Yangın yeri bu ülkede külleri hâlâ sıcak bir tarihin ertesi günüyüz. Dün Madımak Oteli’nde diri diri yakılan 35 canı hatırladık. Hatırlamak olmaz. Hiç unutmadık ki.
2 Temmuz 2016.
İstanbul’dayım. Babamı aradım. Temmuzun 1’inde çıkmıştı yola. 2’sinde Sivas’taydı. Telefonu uzuuun uzun çaldı. Açmayacak diye korktum. Siz de bu ülkede yaşıyorsanız eğer, çoktandır aklımızı zorlayan, kafamızın içinde olmadık senaryolar kurduran o korkuyu bilirsiniz. Sevdikleriniz bir adım ötenizde size en uzak kalıverir bir anda. “Her şeye rağmen” dersiniz, “umut” dersiniz ama düşünmeden de edemezsiniz. Üstelik bombaların patlaması rutine dönüşmüşken bu korkunun kökünün kazınması da zor. Çıkmıyor akıldan. Çıkmadıkça da büyüyor orada. İşte o korkuyla telefonu dinlemeye devam ettim ve ses geldi:
-Birazdan Madımak Oteli’nin önündeyiz kızım. Merak etme.
Ve kalabalık. Ve gürültü.
Huyum bu ya, bu vakte dek telefonda kim bana “merak etme” dediyse en çok onu merak ettim.
Bugün 3 Temmuz. Yine aradım babamı ve konuşabildim.
Gelin tarihi değiştirelim biraz, ama mekân.. O öylece kalsın.
2 Temmuz 1993.
Sivas. Madımak Oteli.
Pir Sultan Abdal Şenlikleri için davet edilen 35 can; içlerinde şair, yazar, sanatçı, karikatürist ve gazetecilerin de olduğu 35 insan. Dışarda sesi korkunç bir gürültüye dönüşen o çirkin kalabalık. Tutuşan perdeler. Büyüyen alevler. Gittikçe büyüyen alevler ve gittikçe küçülen, neredeyse artık zerre görülmeyen insanlık.
**
Hasret Gültekin, Metin Altıok, Asım Bezirci, Nesimi Çimen, Uğur Kaynar, Behçet Aysan, Asaf Koçak ve ismini yazamadığım diğerleri... Hepsini fotoğraflarda gördüm yalnızca ve bakışlarındaki o tedirginliği hiç unutmadım.

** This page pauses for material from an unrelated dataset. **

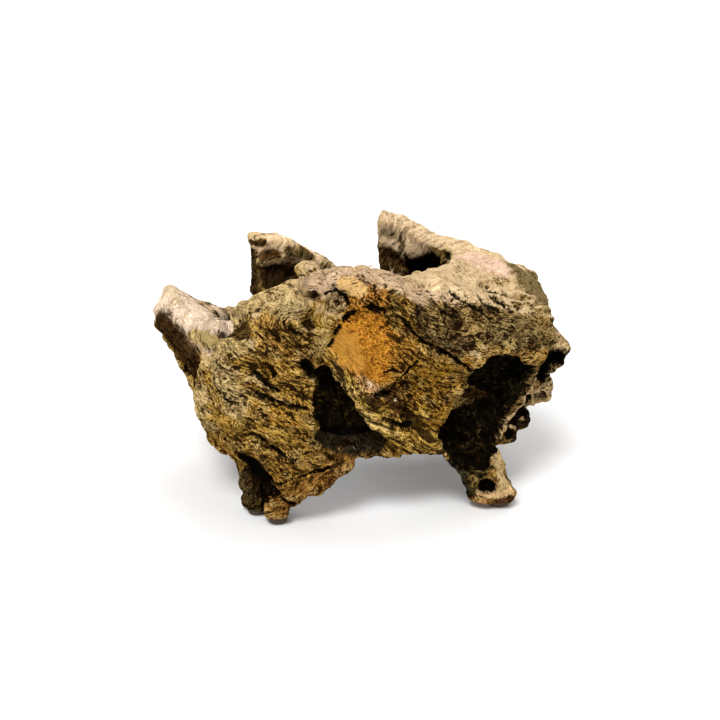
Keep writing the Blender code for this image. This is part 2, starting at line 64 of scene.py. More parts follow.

Önceleri her acının sadece kendi mekânında, kendi zamanında asılı kaldığını sanırdım. Çok sonra anladım, ölümün iyi insanlara olan yakınlığı hiç değişmiyor ve onların bakışlarındaki o tedirginlik yeni yerini bizim göz bebeklerimizde buluyor.
***
Kalanların ölenler için şiirler yazdığı bu ülkede unutmadan yazalım bunu:
Madımak hâlâ yanıyor.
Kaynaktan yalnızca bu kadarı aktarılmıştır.